Three Types of Mechanical Systems
Exhaust-Only
An exhaust-only system uses a fan to pull air out of the building, typically from a bathroom or kitchen. Fresh air enters passively through small vents, gaps, or leaks in the building envelope. These systems are simple and inexpensive, but they create slight negative pressure indoors. In cold climates, that pressure can draw unconditioned air through walls and cracks, potentially pulling in moisture that leads to condensation problems.
Supply-Only
A supply-only system does the opposite: a fan pushes filtered outdoor air into the building, and stale air leaks out through gaps or dedicated exhaust vents. This creates slight positive pressure indoors, which helps keep unfiltered air from seeping in through walls. The downside is that in humid climates, pushing moist indoor air into wall cavities through cracks can cause moisture damage over time.
Balanced
Balanced systems use separate fans for both intake and exhaust, moving roughly equal volumes of air in and out. A typical setup supplies fresh air to bedrooms and living rooms while exhausting from kitchens and bathrooms. Because the system controls both sides of the exchange, it allows proper filtration of incoming air and doesn’t create the pressure imbalances that cause moisture problems in the other two types. Balanced systems cost more to install, but they give you the most control over air quality.
Heat and Energy Recovery
The biggest drawback of any ventilation system is that you’re constantly throwing away air you’ve already heated or cooled. Heat recovery ventilators (HRVs) and energy recovery ventilators (ERVs) solve this by passing the outgoing and incoming air streams through a layered core where energy transfers between them, without the two streams ever mixing.
In winter, an HRV captures heat from the warm outgoing air and uses it to preheat the cold incoming air, reducing the load on your heating system. In summer, the process reverses: the cooler outgoing air absorbs heat from the hot incoming air before it reaches your living space. An ERV does the same thing but also transfers moisture between the two air streams. This makes ERVs especially useful in climates with extreme humidity swings, because they help keep indoor moisture levels stable year-round rather than flooding your home with dry winter air or humid summer air.
The EPA recommends maintaining indoor relative humidity between 30% and 50% to prevent mold growth, protect building materials, and support respiratory health.
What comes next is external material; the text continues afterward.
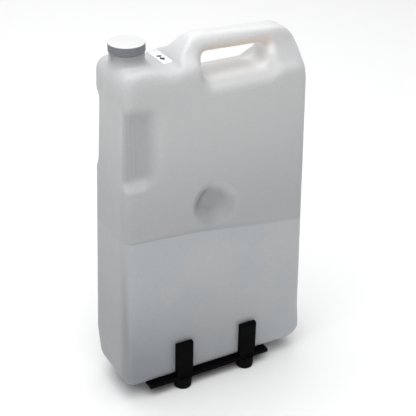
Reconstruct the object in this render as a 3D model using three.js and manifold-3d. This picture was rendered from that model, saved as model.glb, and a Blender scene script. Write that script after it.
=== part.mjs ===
// Slim portable liquid tank with a carry handle, a screw cap and a low bracket on four rubber feet.
// Millimetres, +Z up, front face towards -Y. The origin is on the floor under the middle of the tank.
import * as THREE from "three";
import { mergeVertices } from "three/addons/utils/BufferGeometryUtils.js";
import Module from "manifold-3d";

const wasm = await Module();
wasm.setup();

const GAP = 0.3;

// Blow-moulded tank. Heights of the tank are measured from its own base.
const TANK_Z = 28;
const TANK_WIDTH = 370.5;
const TANK_DEPTH = 127.7;
const SHOULDER_Z = 600;
const NECK_RISE = 8;
const DRAFT = 0.06;
const EDGE_R = 20;
const WALL = 3;
const SILL_TOP_Z = 573;
const HANDLE_TOP_Z = 641;
const HANDLE_END_Z = 631;
const WINDOW = { left: -16, right: 118, bottom: 566, top: 604.5, corner: 15, flare: 14, straight: 32 };
const DIMPLE = { x: -4, z: 343, mouth: 43, floor: 15, depth: 26 };
const GRIP = { right: -106, bottom: 397, top: 560, depth: 11, slope: 22, sidePull: 8.4, lean: 6 };

// Neck and cap share one upright axis.
const NECK_X = -139.6;
const COLLAR_R = 29.5;
const COLLAR_TOP_Z = 628.6;
const RIM_Z = 640.2;
const CORE_R = 26.4;
const BORE_R = 23.4;
const THREAD = { radius: 26.6, section: 1.3, pitch: 6, turns: 1.25, bottom: 631.2 };
const CAP = { bottom: 629, height: 15, radius: 31, inner: 28.5, roof: 2 };
const LINER = { radius: 27.6, bottom: 640.5, thickness: 1.2 };
const LABEL = { x0: -80, x1: -64, y0: -16, y1: 43, thickness: 0.4 };

// Bracket: heights from the floor.
const RAIL = { x0: -141, x1: 111, y: 75.5, width: 30, z0: 20, thickness: 7.7 };
const UPRIGHT_XS = [-69.5, 65.3];
const UPRIGHT = { width: 33, height: 72, thickness: 9.3, face: 66.2, lean: 1.3, corner: 3 };
const FOOT = { y: 65, top: 17.5, bottom: 16.5, height: 19.7, bore: 3.3, sink: 6.5, sinkDepth: 9 };
const FOOT_SCREW = { head: 5.5, headHeight: 4, shank: 2.8, tip: 27 };
const TAB_SCREW = { y: 71, head: 4.6, shank: 2.2, coneHeight: 2.6, length: 22 };

const MATERIALS = {
  polyethylene: new THREE.MeshStandardMaterial({ color: 0xdfe2e2, roughness: 0.42, metalness: 0 }),
  capWhite: new THREE.MeshStandardMaterial({ color: 0xf1f1ef, roughness: 0.38, metalness: 0 }),
  liner: new THREE.MeshStandardMaterial({ color: 0xe2dfd6, roughness: 0.8, metalness: 0 }),
  paper: new THREE.MeshStandardMaterial({ color: 0xfbfbfa, roughness: 0.6, metalness: 0 }),
  blackSteel: new THREE.MeshStandardMaterial({ color: 0x0c0c0d, roughness: 0.5, metalness: 0.3 }),
  rubber: new THREE.MeshStandardMaterial({ color: 0x0a0a0a, roughness: 0.85, metalness: 0 }),
  screwSteel: new THREE.MeshStandardMaterial({ color: 0x3c3e41, roughness: 0.4, metalness: 0.9 }),
};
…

Without some form of moisture management, ventilation alone can push humidity below 10% in dry winter conditions or above 60% in summer, both of which cause problems.
How Filters Clean the Air
Filters in ventilation systems are rated on the MERV scale, which measures how effectively they capture particles of different sizes. The higher the MERV rating, the smaller the particles a filter can trap. Here’s how the most common residential and commercial ratings compare:
- MERV 8: Captures at least 70% of particles between 3 and 10 microns (pollen, dust mite debris, mold spores) and at least 20% of particles between 1 and 3 microns.
- MERV 11: Catches at least 85% of the larger particles and at least 65% of particles in the 1 to 3 micron range. It also begins filtering very fine particles (0.3 to 1 micron), capturing at least 20% of those.
- MERV 13: Removes at least 90% of particles 3 to 10 microns, 85% of particles 1 to 3 microns, and at least 50% of particles as small as 0.3 microns. This is the level many health agencies recommend for capturing fine particulate matter and some respiratory droplets.
Higher-rated filters restrict airflow more, so your system’s fan needs to be powerful enough to push air through them. Installing a MERV 13 filter in a system designed for MERV 8 can reduce airflow, strain the fan motor, and ultimately make ventilation worse rather than better.
Smart Ventilation and Demand Control
Traditional systems run at a constant rate regardless of how many people are in a building. Demand-controlled ventilation (DCV) adjusts airflow based on real-time conditions. CO2 sensors installed in occupied spaces detect how many people are present, since each person exhales CO2 at a predictable rate. As CO2 levels rise, the system increases the volume of outdoor air it brings in. When people leave and CO2 drops, it dials back, saving energy.
This approach is particularly valuable in spaces where occupancy fluctuates dramatically, like conference rooms, auditoriums, restaurants, and classrooms. Some specialized environments, such as laboratories, add particulate sensors that can detect airborne chemical spills and ramp ventilation to maximum to purge contaminated air quickly.
There is one trade-off worth knowing about. Research published in Building and Environment found that increasing ventilation rates to dilute CO2 in heavily polluted cities can actually raise indoor particle concentrations by pulling in more outdoor pollution. In areas with poor outdoor air quality, higher MERV-rated filters or supplemental air purifiers become essential to avoid trading one air quality problem for another.
Keeping Your System Working
A ventilation system that isn’t maintained gradually becomes less effective and can even make air quality worse by recirculating trapped contaminants. The key maintenance intervals are straightforward: replace air filters every 6 to 12 months depending on your environment (homes with pets, high pollen counts, or nearby construction need the shorter interval). Have fans and motors inspected, cleaned, and tested once a year. Ductwork should be deep-cleaned every 3 to 5 years to remove accumulated dust, mold, and debris that filters didn’t catch.
If you have an HRV or ERV, the heat exchange core also needs periodic cleaning, typically once or twice a year. A dirty core reduces the efficiency of heat transfer and can develop odors. Most homeowner-accessible models let you remove and wash the core yourself with warm water.